'My Last Eight Thousand Days': Lee Gutkind Reflects On Living Life Meaningfully As An Older Man
Lee Gutkind founded the creative nonfiction program and MFA degree in the genre — the first in the world — at the University of Pittsburgh. He’s the publisher and editor of Creative Nonfiction magazine. He has also reported on wide-ranging issues, including robots and artificial intelligence, mental illness, organ transplants, baseball and motorcycle enthusiasts. His immersive journalism has taken him deep inside these worlds.
While Gutkind has been a long-time advocate of New Journalism and has played a critical role in helping develop and establish literary narrative nonfiction in both the marketplace and the academy, he’s been rather radio silent on his own personal story — until now. We talked to Lee Gutkind about his latest book, My Last Eight Thousand Days: An American Male in His Seventies.
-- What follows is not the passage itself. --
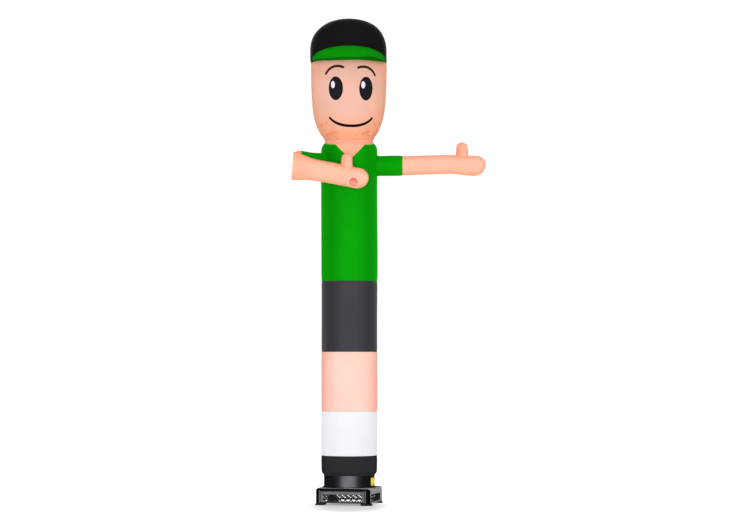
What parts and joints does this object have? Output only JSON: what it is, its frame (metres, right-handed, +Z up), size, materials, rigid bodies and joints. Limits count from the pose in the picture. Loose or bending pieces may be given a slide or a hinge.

Highlights from the Interview with Lee Gutkind
On the title of the book
I discovered through an article that I read by a guy from the MIT age lab that the American male pretty much lives in sequences of 8,000 days. And so the first 8,000 takes you around about until you're 21. And at 21, you make some changes and the next 8,000 days takes you to around the time when you want to begin to make more changes, you know, your second life, your second breath. And then the third 8,000 gets you to around 65. And from that point on, if you make it to 65, then you have approximately a 50% chance to make it all the way to around 85.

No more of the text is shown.